Singapore Press Holdings (SPH) reported yesterday a 23.4 per cent decline in net profit for financial year 2019.

In line with this finding, SPH announced that it will be laying off 5% of its staff in the media group to restructure and streamline its operations.

About 130 employees from the group’s media solutions division, magazines and smaller subsidiaries will be affected by this move, of which 71 employees will be retrenched.

No newsroom staff members will be affected by the cut.

The staff redundancies are expected to be complete by end November at a retrenchment cost of about $8 million.

SPH Restructures Its Business

It is restructuring its media and magazine operations to enable integrated selling across all platforms — print, digital, radio and outdoors.

“Readers will benefit from the greater sharing of content resources within SPH across platforms and titles. For example, Hardware Zone’s tech expertise will help beef up the tech columns of news titles such as The Straits Times and The Business Times,” said the company.

“Some of the content can also be ported over to radio and even SPH’s out-of-home screens in lifts and commercial areas. This has been happening for a while, and SPH will intensify efforts to make content liquid across audience-centric platforms. This ultimately will drive subscriber and advertising revenue.”

This new consolidated approach basically allows a marketer who wants to reach a mass audience to dive deeper into a niche like fashion or technology via one of SPH’s magazine properties.

It could also help advertisers initially drawn in by a special interest audience to spread their message to the wider network of SPH consumers.

“The restructuring will enable us to deliver more effective integrated solutions across various media platforms to meet the evolving demands of our advertising customers as well as audiences,” said SPH chief executive officer Ng Yat Chung.

“We continue to invest in the newsrooms and digital media capabilities while remaining disciplined about costs. This restructuring exercise is necessary to enhance our operational efficiency and strengthen our position in this challenging economic and media environment.”

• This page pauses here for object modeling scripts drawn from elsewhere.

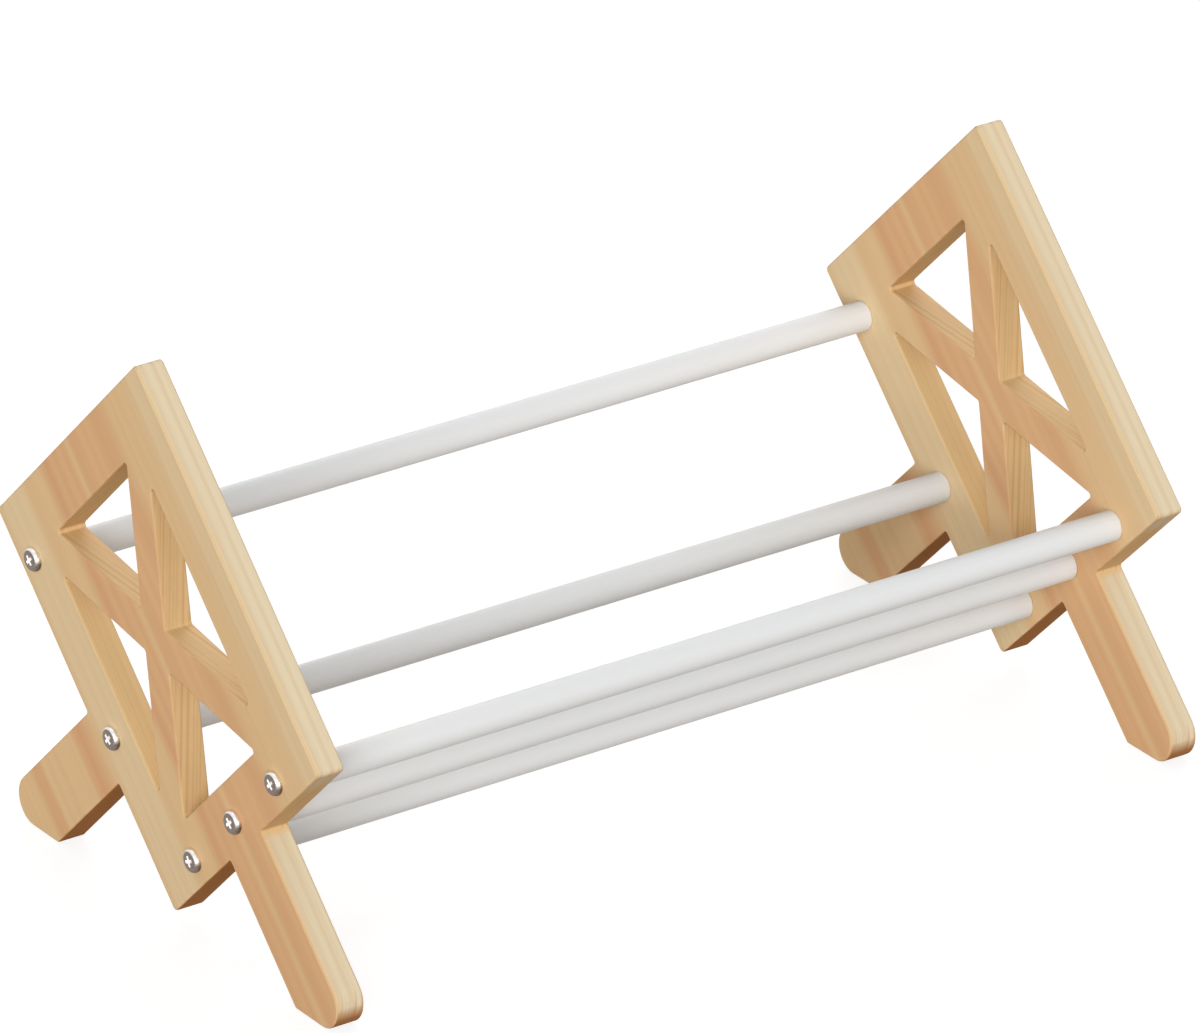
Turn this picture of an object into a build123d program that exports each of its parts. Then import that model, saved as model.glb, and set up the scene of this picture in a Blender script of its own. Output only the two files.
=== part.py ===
from build123d import *

import os
from math import asin, atan2, cos, degrees, hypot, radians, sin, tan

# A desktop book rack: two pine side panels, tilted on legs of their own, held apart by five painted rods.
# Lengths are in millimetres. The rack stands on Z = 0, its rods run along X and its open front faces -Y.
# Each side panel is drawn flat, in its own plane, from its lowest corner: u runs along the shelf edge,
# forward and up, and v runs along the back edge, backward and up.

# Side panels, cut from one board each
panel_thickness = 15.0
shelf_edge_length = 169.5
back_edge_length = 209.5
shelf_tilt = 45.0  # degrees that the shelf edge rises towards the front
rail_width = 30.5
cross_bar_width = 19.5
outer_corner_radius = 2.5
window_corner_radius = 1.5
arris_radius = 1.0  # rounding of every long edge that a hand meets

# Legs, which run out of the same board, one below the shelf edge and one behind the back edge
leg_offset = 66.3  # from the lowest corner to the leg's near edge
leg_width = 36.7
corner_height = 6.4  # of the lowest corner above the desk
toe_radius = 12.5
heel_radius = 2.0
leg_root_radius = 1.5

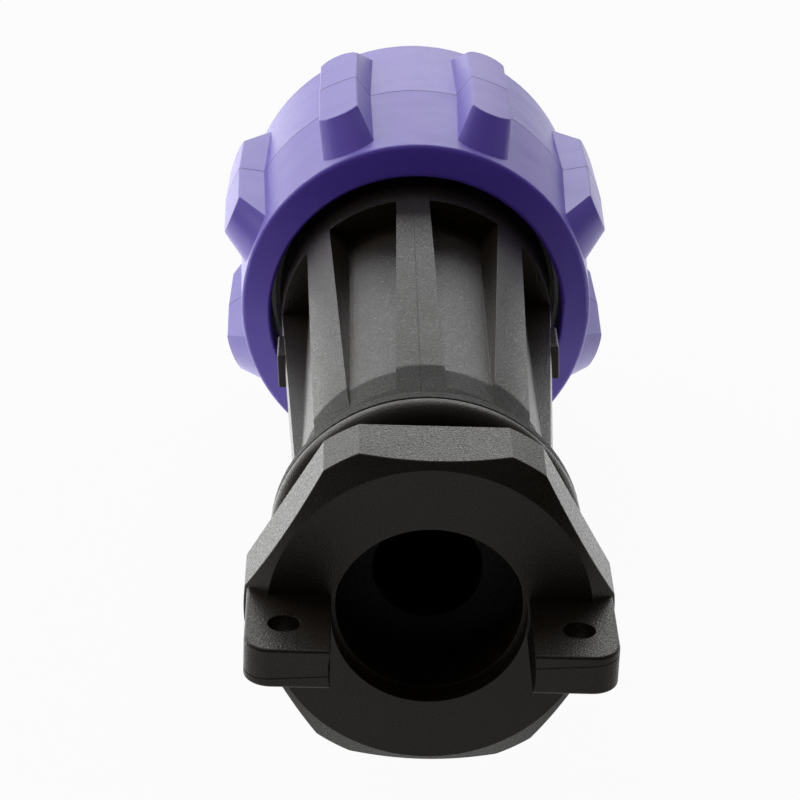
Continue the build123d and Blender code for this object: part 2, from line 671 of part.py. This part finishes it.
# Socket contacts: a slit socket, a collar and a terminal with a wire bore and a clamp screw
for number, angle in enumerate(contact_angles, start=1):
    with BuildPart() as contact:
        with BuildSketch(along(angle, CONTACT_PITCH_RADIUS, insert_start)):
            Circle(socket_radius)
        extrude(amount=contact_tip - insert_start)
        with BuildSketch(along(angle, CONTACT_PITCH_RADIUS, insert_start)):
            Circle(contact_collar_radius)
        extrude(amount=CONTACT_COLLAR)
        with BuildSketch(along(angle, CONTACT_PITCH_RADIUS, terminal_end)):
            Circle(terminal_radius)
        extrude(amount=insert_start - terminal_end)
        with BuildSketch(along(angle, CONTACT_PITCH_RADIUS, contact_tip)):
            Circle(SOCKET_BORE_RADIUS)
        extrude(amount=-SOCKET_BORE_DEPTH, mode=Mode.SUBTRACT)
        with BuildSketch(along(angle, CONTACT_PITCH_RADIUS, terminal_end)):
            Circle(WIRE_BORE_RADIUS)
        extrude(amount=WIRE_BORE_DEPTH, mode=Mode.SUBTRACT)
        with BuildSketch(along(angle, CONTACT_PITCH_RADIUS, contact_tip)):
            Rectangle(2 * socket_radius + CUT_PAST, SOCKET_SLIT)
            Rectangle(SOCKET_SLIT, 2 * socket_radius + CUT_PAST)
        extrude(amount=-SOCKET_SLIT_LENGTH, mode=Mode.SUBTRACT)
        with BuildSketch(outward(angle, CONTACT_PITCH_RADIUS, terminal_end + TERMINAL_SCREW_SETBACK)):
            Circle(TERMINAL_SCREW_RADIUS + SCREW_CLEARANCE)
        extrude(amount=terminal_radius + CUT_PAST, mode=Mode.SUBTRACT)
    finish(contact, f"contact_{number}")

    # Each clamp screw is backed out of the wire bore
    with BuildPart() as terminal_screw:
        with BuildSketch(outward(angle, screw_top_radius, terminal_end + TERMINAL_SCREW_SETBACK)):
            Circle(TERMINAL_SCREW_RADIUS)
        extrude(amount=-TERMINAL_SCREW_LENGTH)
        with BuildSketch(outward(angle, screw_top_radius, terminal_end + TERMINAL_SCREW_SETBACK)):
            RegularPolygon(HEX_KEY_RADIUS, 6)
        extrude(amount=-HEX_KEY_DEPTH, mode=Mode.SUBTRACT)
    finish(terminal_screw, f"terminal_screw_{number}")
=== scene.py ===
"""Looks of a circular connector socket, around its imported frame."""

import bpy
import numpy as np
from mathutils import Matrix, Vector


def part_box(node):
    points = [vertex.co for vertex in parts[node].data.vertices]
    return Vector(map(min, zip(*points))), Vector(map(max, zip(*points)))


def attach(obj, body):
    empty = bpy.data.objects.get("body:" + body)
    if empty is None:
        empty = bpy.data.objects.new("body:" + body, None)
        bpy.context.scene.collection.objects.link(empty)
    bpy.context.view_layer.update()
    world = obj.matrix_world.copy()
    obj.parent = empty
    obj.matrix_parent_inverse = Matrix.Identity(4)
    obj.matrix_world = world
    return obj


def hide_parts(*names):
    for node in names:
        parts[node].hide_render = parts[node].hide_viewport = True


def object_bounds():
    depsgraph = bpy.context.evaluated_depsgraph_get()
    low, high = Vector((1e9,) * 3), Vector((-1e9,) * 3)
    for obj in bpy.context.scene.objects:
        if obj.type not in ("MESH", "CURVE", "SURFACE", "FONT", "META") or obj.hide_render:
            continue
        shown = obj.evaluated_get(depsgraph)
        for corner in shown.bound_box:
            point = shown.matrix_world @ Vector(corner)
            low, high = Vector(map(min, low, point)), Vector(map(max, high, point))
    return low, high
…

Support For Affected Staff

SPH is currently working with the Creative Media and Publishing Union (CMPU) on the compensation packages and job support they will be providing to affected staff.

CMPU will partner NTUC’s e2i (Employment and Employability Institute) to have e2i’s employability coaches at the company’s premises to provide advice and assistance to the affected staff.

The union will also arrange for affected employees to access the NTUC-Korn Ferry Advance service, which will provide them with job-profiling and other employment-related tools.

To help the affected employees find new skills for new jobs, the management has agreed to provide a training grant for each of the affected employees so that they can use it for skill-upgrading.

Union members can also tap the Union Training Assistance Programme fund for their training.

SPH said it has informed the Ministry of Manpower and National Trades Union Congress (NTUC) on its retrenchment exercise, and that employees who are laid off will receive compensation based on terms negotiated and agreed with the staff union.